= Set problem =
Restate the opening lines of the material below word for word, stopping after the line that contains "to the notch.".

= Given information =

##############################

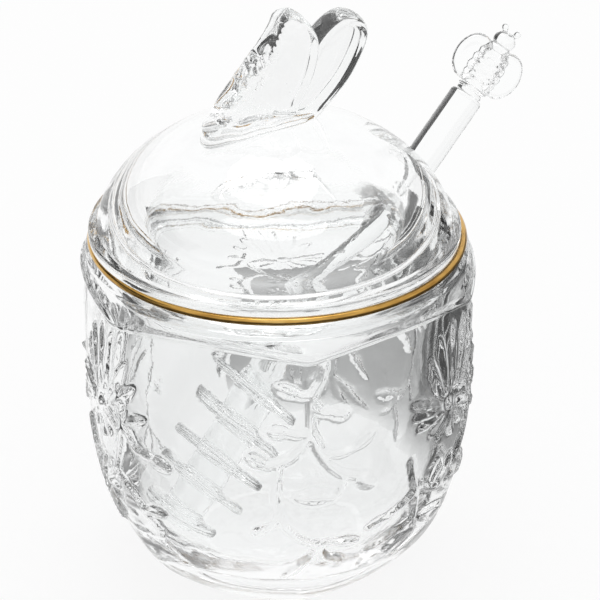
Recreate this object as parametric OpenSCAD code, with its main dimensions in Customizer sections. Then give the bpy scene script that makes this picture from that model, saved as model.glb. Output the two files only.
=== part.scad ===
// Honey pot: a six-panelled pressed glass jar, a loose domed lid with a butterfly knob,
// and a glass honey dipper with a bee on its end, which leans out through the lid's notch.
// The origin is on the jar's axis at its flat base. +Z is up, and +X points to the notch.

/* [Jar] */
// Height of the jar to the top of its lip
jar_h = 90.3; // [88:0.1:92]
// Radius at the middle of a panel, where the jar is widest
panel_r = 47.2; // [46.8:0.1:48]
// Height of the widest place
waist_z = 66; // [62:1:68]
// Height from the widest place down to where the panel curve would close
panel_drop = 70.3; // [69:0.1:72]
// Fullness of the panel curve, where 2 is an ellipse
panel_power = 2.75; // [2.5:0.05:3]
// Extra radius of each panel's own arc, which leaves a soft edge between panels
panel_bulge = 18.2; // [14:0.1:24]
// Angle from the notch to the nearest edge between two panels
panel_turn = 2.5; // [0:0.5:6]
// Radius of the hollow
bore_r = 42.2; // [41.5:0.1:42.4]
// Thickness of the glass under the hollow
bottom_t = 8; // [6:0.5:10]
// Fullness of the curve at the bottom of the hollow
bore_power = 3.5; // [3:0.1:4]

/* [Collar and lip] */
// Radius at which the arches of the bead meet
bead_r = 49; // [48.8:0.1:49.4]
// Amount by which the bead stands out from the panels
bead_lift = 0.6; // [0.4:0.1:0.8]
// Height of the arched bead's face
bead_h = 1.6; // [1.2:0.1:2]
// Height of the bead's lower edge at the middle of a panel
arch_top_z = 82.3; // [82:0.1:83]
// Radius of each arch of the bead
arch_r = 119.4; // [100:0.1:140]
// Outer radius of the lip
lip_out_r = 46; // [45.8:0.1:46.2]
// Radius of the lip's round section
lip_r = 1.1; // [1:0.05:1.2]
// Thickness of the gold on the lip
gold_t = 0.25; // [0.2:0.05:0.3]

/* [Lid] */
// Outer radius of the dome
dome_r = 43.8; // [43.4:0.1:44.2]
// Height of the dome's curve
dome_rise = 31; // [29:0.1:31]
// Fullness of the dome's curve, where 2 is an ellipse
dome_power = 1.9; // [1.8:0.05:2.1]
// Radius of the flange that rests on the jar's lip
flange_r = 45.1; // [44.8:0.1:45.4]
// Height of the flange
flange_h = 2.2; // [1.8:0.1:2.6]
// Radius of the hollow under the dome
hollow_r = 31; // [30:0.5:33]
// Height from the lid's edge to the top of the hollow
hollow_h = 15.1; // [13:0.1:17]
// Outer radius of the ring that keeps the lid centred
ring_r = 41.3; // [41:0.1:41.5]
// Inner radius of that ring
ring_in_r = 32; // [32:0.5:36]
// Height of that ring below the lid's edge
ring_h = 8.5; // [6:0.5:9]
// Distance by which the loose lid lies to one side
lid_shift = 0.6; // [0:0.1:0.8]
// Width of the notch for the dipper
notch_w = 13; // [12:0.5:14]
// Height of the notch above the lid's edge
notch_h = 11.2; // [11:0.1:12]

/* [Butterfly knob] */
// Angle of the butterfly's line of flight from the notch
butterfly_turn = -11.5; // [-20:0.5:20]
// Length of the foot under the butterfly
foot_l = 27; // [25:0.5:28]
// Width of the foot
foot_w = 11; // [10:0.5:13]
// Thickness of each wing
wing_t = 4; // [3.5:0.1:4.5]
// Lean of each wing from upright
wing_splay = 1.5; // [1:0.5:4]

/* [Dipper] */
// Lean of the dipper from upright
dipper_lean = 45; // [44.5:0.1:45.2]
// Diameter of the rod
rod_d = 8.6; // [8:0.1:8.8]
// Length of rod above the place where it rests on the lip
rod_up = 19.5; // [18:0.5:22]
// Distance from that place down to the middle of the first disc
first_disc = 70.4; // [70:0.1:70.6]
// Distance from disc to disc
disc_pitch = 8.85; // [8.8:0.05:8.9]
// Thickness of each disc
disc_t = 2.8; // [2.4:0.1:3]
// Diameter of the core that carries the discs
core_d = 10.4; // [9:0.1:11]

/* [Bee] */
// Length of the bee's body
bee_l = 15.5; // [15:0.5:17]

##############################

= Reply =
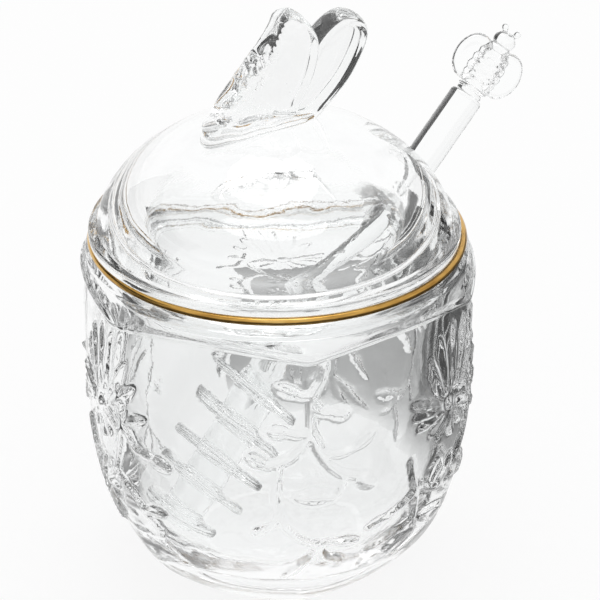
Recreate this object as parametric OpenSCAD code, with its main dimensions in Customizer sections. Then give the bpy scene script that makes this picture from that model, saved as model.glb. Output the two files only.
=== part.scad ===
// Honey pot: a six-panelled pressed glass jar, a loose domed lid with a butterfly knob,
// and a glass honey dipper with a bee on its end, which leans out through the lid's notch.
// The origin is on the jar's axis at its flat base. +Z is up, and +X points to the notch.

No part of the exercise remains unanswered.